Except as provided in paragraph (d) of Q & A–2 of this section with respect to certain employee stock ownership plans, a plan that permits the employer, either directly or indirectly, through the exercise of discretion, to deny a participant a section 411(d)(6) protected benefit provided under the plan for which the participant is otherwise eligible (but for the employer's exercise of discretion) violates the requirements of section 411(d)(6).

26 C.F.R. § 1.411(d)–4, Q & A 4. Title 26, Section 411(d)(6), to which the regulation refers, repeats the language of § 204(g), and Treasury Regulation § 1.411(d)–4 is applicable to both § 204(g) and § 411(d)(6). McDaniel, 203 F.3d at 1118; see also Gillis v. Hoechst Celanese Corp., 4 F.3d 1137, 1144–46 (3d Cir.1993).

On its face, the Regulation appears to require a different result from the particular facts at issue in Stewart. It prohibits plan provisions from building certain broad reservations of discretion into the plan terms, just the sort of provision at issue in Stewart. The parties in this case disagree as to whether the Regulation also calls into question Stewart's holding that only a formal amendment violates the requirements of § 411(d)(6) and § 204(g). The Ninth Circuit did not have need to address this issue in McDaniel because it ultimately held that the regulation did not apply to the facts of the case under consideration. 203 F.3d at 1118. No other circuit has considered the interaction between Treasury Regulation § 1.411(d)–4 and ERISA § 204(g).

We need not address the precise reach of § 204(g) here because it is clear that even if § 204(g) could apply to changes not formally stylized as “amendments,” what Kirkendall alleges is not such an informal amendment. Kirkendall alleges only that after Halliburton sold its interest in Dresser–Rand, it informed Dresser–Rand employees that they would no longer be entitled to participate in the Halliburton Plan and, as a consequence, incorrectly calculated the benefit it owed to Kirkendall and others like her after they ceased to be eligible to participate. What she appears to dispute is the manner in which the calculation was made and the factual basis for Halliburton's calculation.7 Kirkendall does not allege that the Halliburton Plan was terminated for employees who work for divisions of Halliburton other than Dresser–Rand or that any terms of the plan changed. What changed was merely her own, as well as her co-workers', eligibility to participate in the Halliburton Plan based on the change in their employer's relationship with Halliburton. Whatever the correct meaning of “amendment,” Kirkendall's allegation that her benefits were incorrectly calculated falls outside of that definition. Even broadly interpreted, the word “amendment” contemplates that the actual terms of the plan changed in some way, Stewart, 730 F.2d at 1561, or that the plan improperly reserved discretion to deny benefits, 26 C.F.R. § 1.411(d)–4, and not, as claimed here, that an administrator made an incorrect factual determination of the date of a claimant's termination.

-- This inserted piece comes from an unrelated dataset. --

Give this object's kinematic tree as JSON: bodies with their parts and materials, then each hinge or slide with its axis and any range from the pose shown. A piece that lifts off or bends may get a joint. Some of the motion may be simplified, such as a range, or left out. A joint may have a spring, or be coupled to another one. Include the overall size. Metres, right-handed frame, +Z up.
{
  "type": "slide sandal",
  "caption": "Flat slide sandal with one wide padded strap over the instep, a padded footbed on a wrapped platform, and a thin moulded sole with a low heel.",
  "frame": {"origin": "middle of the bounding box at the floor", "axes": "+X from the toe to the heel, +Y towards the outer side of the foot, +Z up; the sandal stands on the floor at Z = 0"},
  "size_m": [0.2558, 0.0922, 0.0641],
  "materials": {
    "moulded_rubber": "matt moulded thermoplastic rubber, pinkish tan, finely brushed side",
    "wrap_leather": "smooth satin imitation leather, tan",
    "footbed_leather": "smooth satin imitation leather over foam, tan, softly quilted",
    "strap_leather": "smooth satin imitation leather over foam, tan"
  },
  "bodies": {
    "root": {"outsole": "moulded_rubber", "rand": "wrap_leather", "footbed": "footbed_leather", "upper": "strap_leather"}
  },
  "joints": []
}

In light of the foregoing, we affirm the judgment of the District Court with respect to Kirkendall's § 204(g) claim and leave for another day the question of whether a constructive amendment can trigger the requirements of § 204(g).


The judgment of the District Court is therefore VACATED in part, insofar as the Court dismissed plaintiffs' claims for redetermination of benefits, breach of fiduciary duty, and declaratory relief, and AFFIRMED in part, insofar as the District Court dismissed plaintiffs' claims for improper amendment, and the case is REMANDED for further proceedings consistent with this opinion.

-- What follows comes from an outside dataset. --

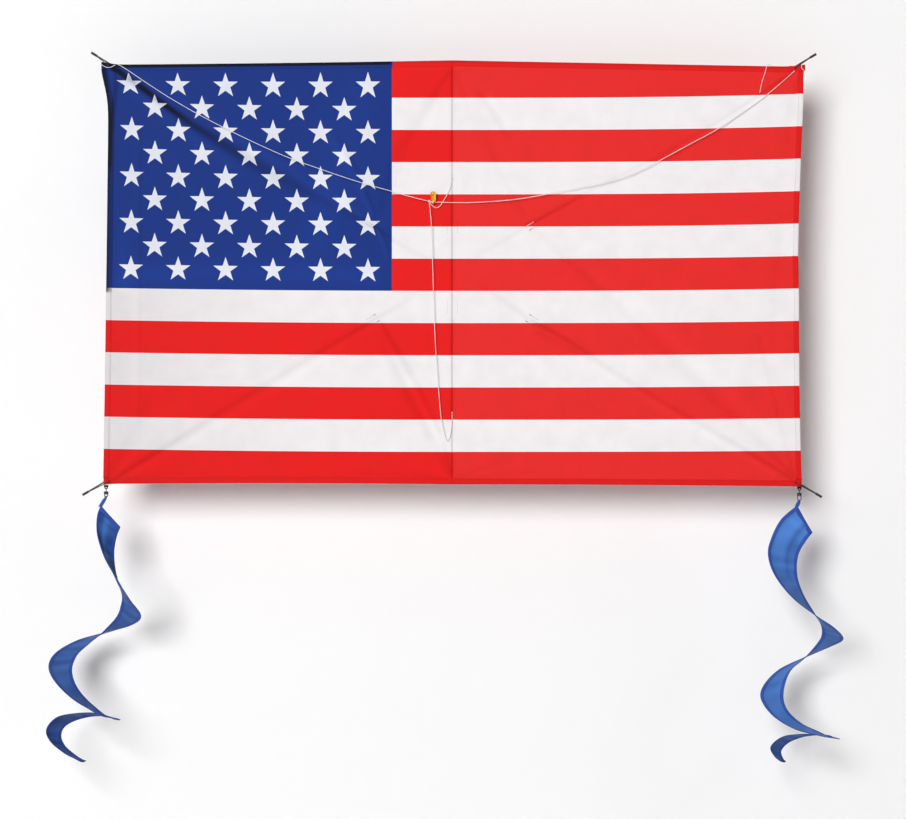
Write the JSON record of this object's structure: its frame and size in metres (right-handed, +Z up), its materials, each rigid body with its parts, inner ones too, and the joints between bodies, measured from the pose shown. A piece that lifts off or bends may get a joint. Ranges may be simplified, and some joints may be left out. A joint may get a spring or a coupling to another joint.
{
  "type": "flat flag kite with spiral tails",
  "caption": "Flat rectangular flag kite on crossed spars and a spine, with a legged cord bridle, a tow clip and swivelling spiral tails.",
  "frame": {"origin": "where the two diagonal spars cross, in the plane of the sail", "axes": "+X towards the fly edge of the flag, +Y out of the back of the sail, +Z up"},
  "size_m": [1.4834, 0.1627, 1.3234],
  "materials": {
    "ripstop_cloth": "woven ripstop, printed in stripes and a blue field with stars",
    "hem_cloth": "folded and stitched ripstop hem",
    "reinforcement_cloth": "doubled ripstop, stitched",
    "fibreglass_rod": "pultruded fibreglass rod, dark grey",
    "ferrule_metal": "drawn tube",
    "end_cap": "black moulded cap",
    "elastic_cord": "black braided elastic",
    "black_webbing": "black woven webbing",
    "swivel_metal": "black oxide steel wire and barrel",
    "tail_cloth": "blue nylon with a darker bound edge",
    "clip_plastic": "orange-yellow moulded plastic",
    "bridle_cord": "white braided cord"
  },
  "bodies": {
    "root": {"sail_left_panel": "ripstop_cloth", "sail_right_panel": "ripstop_cloth", "centre_seam_tape": "hem_cloth", "top_hem": "hem_cloth", "bottom_hem": "hem_cloth", "left_hem": "hem_cloth", "right_hem": "hem_cloth", "spine_rod": "fibreglass_rod", "top_spine_pocket": "reinforcement_cloth", "bottom_spine_pocket": "reinforcement_cloth", "upper_spine_keeper": "reinforcement_cloth", "lower_spine_keeper": "reinforcement_cloth", "falling_spar_upper": "fibreglass_rod", "falling_spar_lower": "fibreglass_rod", "rising_spar_upper": "fibreglass_rod", "rising_spar_lower": "fibreglass_rod", "falling_ferrule": "ferrule_metal", "rising_ferrule": "ferrule_metal", "top_left_patch": "reinforcement_cloth", "top_right_patch": "reinforcement_cloth", "bottom_left_patch": "reinforcement_cloth", "bottom_right_patch": "reinforcement_cloth", "top_left_tunnel": "reinforcement_cloth", "top_right_tunnel": "reinforcement_cloth", "bottom_left_tunnel": "reinforcement_cloth", "bottom_right_tunnel": "reinforcement_cloth", "top_left_keeper": "reinforcement_cloth", "top_right_keeper": "reinforcement_cloth", "bottom_left_keeper": "reinforcement_cloth", "bottom_right_keeper": "reinforcement_cloth", "top_left_nock": "end_cap", "top_right_nock": "end_cap", "bottom_left_nock": "end_cap", "bottom_right_nock": "end_cap", "top_left_loop": "elastic_cord", "top_right_loop": "elastic_cord", "bottom_left_loop": "elastic_cord", "bottom_right_loop": "elastic_cord", "left_webbing": "black_webbing", "right_webbing": "black_webbing", "upper_spine_knot": "bridle_cord", "lower_spine_knot": "bridle_cord", "upper_bridle_leg": "bridle_cord", "lower_bridle_leg": "bridle_cord", "bridle_tag_end": "bridle_cord", "left_hitch": "bridle_cord", "right_hitch": "bridle_cord"},
    "bridle": {"left_bridle_leg": "bridle_cord", "right_bridle_leg": "bridle_cord", "bridle_knot": "bridle_cord"},
    "tow_clip": {"tow_clip": "clip_plastic"},
    "left_eye": {"left_swivel_eye": "swivel_metal"},
    "left_hook": {"left_swivel_hook": "swivel_metal"},
    "left_tail": {"left_tail_tab": "tail_cloth", "left_tail_cloth": "tail_cloth"},
    "right_eye": {"right_swivel_eye": "swivel_metal"},
    "right_hook": {"right_swivel_hook": "swivel_metal"},
    "right_tail": {"right_tail_tab": "tail_cloth", "right_tail_cloth": "tail_cloth"}
  },
  "joints": [
    {"name": "bridle_swing", "type": "hinge", "parent": "root", "child": "bridle", "pos_m": [-0.625, -0.003, 0.388], "axis": [-0.9999, 0, 0.0103], "range_deg": [0, 14]},
    {"name": "tow_clip_flip", "type": "hinge", "parent": "bridle", "child": "tow_clip", "pos_m": [-0.036, -0.012, 0.1304], "axis": [0.9135, 0.4067, 0], "range_deg": [0, 90]},
    {"name": "left_eye_swing", "type": "hinge", "parent": "root", "child": "left_eye", "pos_m": [-0.646, 0, -0.4053], "axis": [1, 0, 0], "range_deg": [-40, 40]},
    {"name": "left_swivel_spin", "type": "hinge", "parent": "left_eye", "child": "left_hook", "pos_m": [-0.646, 0, -0.4121], "axis": [0, 0, 1], "continuous": true},
    {"name": "left_tail_tilt", "type": "hinge", "parent": "left_hook", "child": "left_tail", "pos_m": [-0.646, 0, -0.4194], "axis": [1, 0, 0], "range_deg": [-30, 30]},
    {"name": "right_eye_swing", "type": "hinge", "parent": "root", "child": "right_eye", "pos_m": [0.647, 0, -0.4081], "axis": [1, 0, 0], "range_deg": [-40, 40]},
    {"name": "right_swivel_spin", "type": "hinge", "parent": "right_eye", "child": "right_hook", "pos_m": [0.647, 0, -0.4149], "axis": [0, 0, 1], "continuous": true},
    {"name": "right_tail_tilt", "type": "hinge", "parent": "right_hook", "child": "right_tail", "pos_m": [0.647, 0, -0.4267], "axis": [1, 0, 0], "range_deg": [-30, 30]}
  ]
}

1.  In reviewing Halliburton's motion for judgment on the pleadings, “we draw all facts—which we assume to be true unless contradicted by more specific allegations or documentary evidence—from the Complaint and from the exhibits attached thereto.” L–7 Designs, Inc. v. Old Navy, LLC, 647 F.3d 419, 422 (2d Cir.2011).

2.  According to the Complaint, the merger of the plans was effective December 31, 2000, not 2001. However, it is clear from the record that the correct date is December 31, 2001. J.A. 299.

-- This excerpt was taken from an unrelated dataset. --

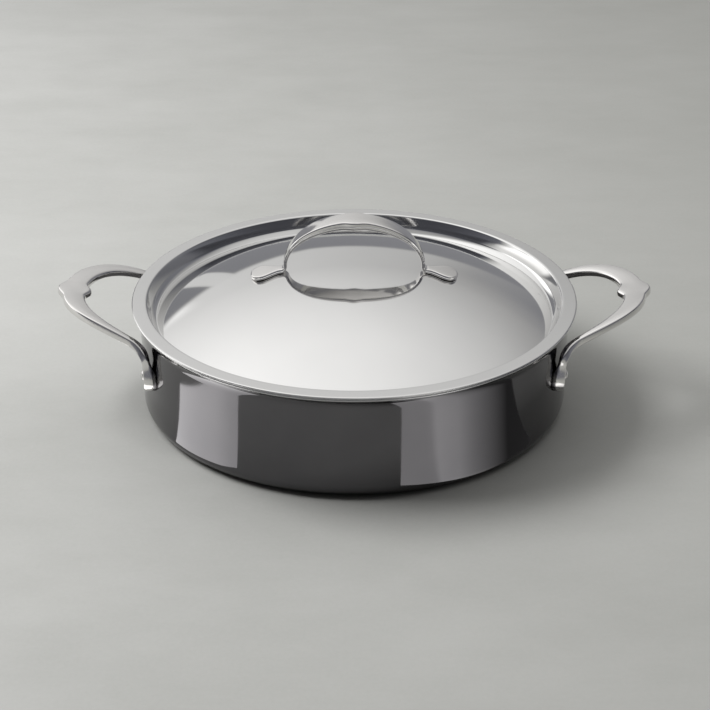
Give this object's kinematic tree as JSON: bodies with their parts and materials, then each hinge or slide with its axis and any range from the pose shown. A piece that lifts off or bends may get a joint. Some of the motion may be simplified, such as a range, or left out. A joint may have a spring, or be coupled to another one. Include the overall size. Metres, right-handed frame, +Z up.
{
  "type": "deep saute pan",
  "caption": "Deep round saute pan of clad polished steel with riveted cast loop handles and a lift-off domed lid with a cast strap handle.",
  "frame": {"origin": "centre of the flat base, on the surface that the pan stands on", "axes": "+Z up along the pan's axis, +X towards the right loop handle, and the lid's handle also runs along X"},
  "size_m": [0.421, 0.315, 0.1377],
  "materials": {
    "graphite_polished_steel": "dark graphite, polished to a mirror",
    "aluminium_core": "plain, sealed between the steel plies",
    "cooking_surface_steel": "fine brushed inside, polished rim",
    "cast_handle_steel": "cast, polished bright",
    "cast_lid_handle_steel": "cast, polished bright",
    "rivet_steel": "polished",
    "polished_lid_steel": "pressed sheet, polished to a mirror"
  },
  "bodies": {
    "pan": {"pan_outer_ply": "graphite_polished_steel", "pan_core": "aluminium_core", "pan_cooking_ply": "cooking_surface_steel", "handle_right": "cast_handle_steel", "handle_left": "cast_handle_steel", "rivet_right_front": "rivet_steel", "rivet_right_rear": "rivet_steel", "rivet_left_front": "rivet_steel", "rivet_left_rear": "rivet_steel"},
    "lid": {"lid": "polished_lid_steel", "lid_handle": "cast_lid_handle_steel"}
  },
  "joints": [
    {"name": "lid_lift", "type": "slide", "parent": "pan", "child": "lid", "axis": [0, 0, 1], "range_m": [0, 0.15]}
  ]
}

3.  At oral argument, Halliburton's counsel provided little information regarding the specifics of how and why Dresser–Rand employees' pension benefits changed.

4.  Kirkendall's declaration describes a response by Hewitt & Associates, an apparent reference to a letter attached as an exhibit to the declaration. The letter is dated March 10, 2003, however, four days before the letter sent by Stein. Halliburton conceded at oral argument that, in fact, Kirkendall had received no response at all to her inquiry.

5.  Kirkendall does not dispute the District Court's holding that she has failed to state a claim for improper merger in violation of ERISA § 208.

6.  Section 1441 imposes different requirements, not relevant to this case, regarding when an entire plan may be terminated.

7.  We have focused our analysis on Kirkendall's allegation that Halliburton effectively revoked her early retirement benefit because this seems, from her briefing and statements at oral argument, to be her chief concern. As noted above, however, it is difficult to discern the true nature of whatever changes were made to the Halliburton Plan, as well as the legal mechanism that Halliburton allegedly used to bring them about. Of particular concern in this regard is the fact that two years elapsed between the time when Halliburton sold its interest in Dresser–Rand and when Dresser–Rand employees apparently learned that they would no longer be eligible for an early retirement benefit. It is puzzling why a simple determination that Dresser–Rand employees were no longer eligible to participate in the Halliburton Plan would take so long to communicate to plan participants. Further, at least one letter that Kirkendall received referenced “a recent amendment,” although this amendment apparently enabled employees to receive a portion of the pension benefit as a lump sum, rather than as a monthly benefit, an alteration to the Plan with which Kirkendall does not appear to take issue. We attribute at least some of the lack of clarity in Kirkendall's submissions to the confusing nature of her communications with Halliburton, and we are reluctant to allow a plan administrator to profit from its apparent failure to communicate with plan participants in terms they can understand. Nonetheless, if there was an amendment to the Plan terms stemming from something beyond Halliburton's determination that it no longer had an employment relationship with Dresser–Rand employees, Kirkendall has not adequately alleged such an amendment. We note, however, that in the event that discovery reveals evidence of some amendment, plaintiff is entitled to seek leave to amend her complaint accordingly. See Fed.R.Civ.P. 15(a)(2).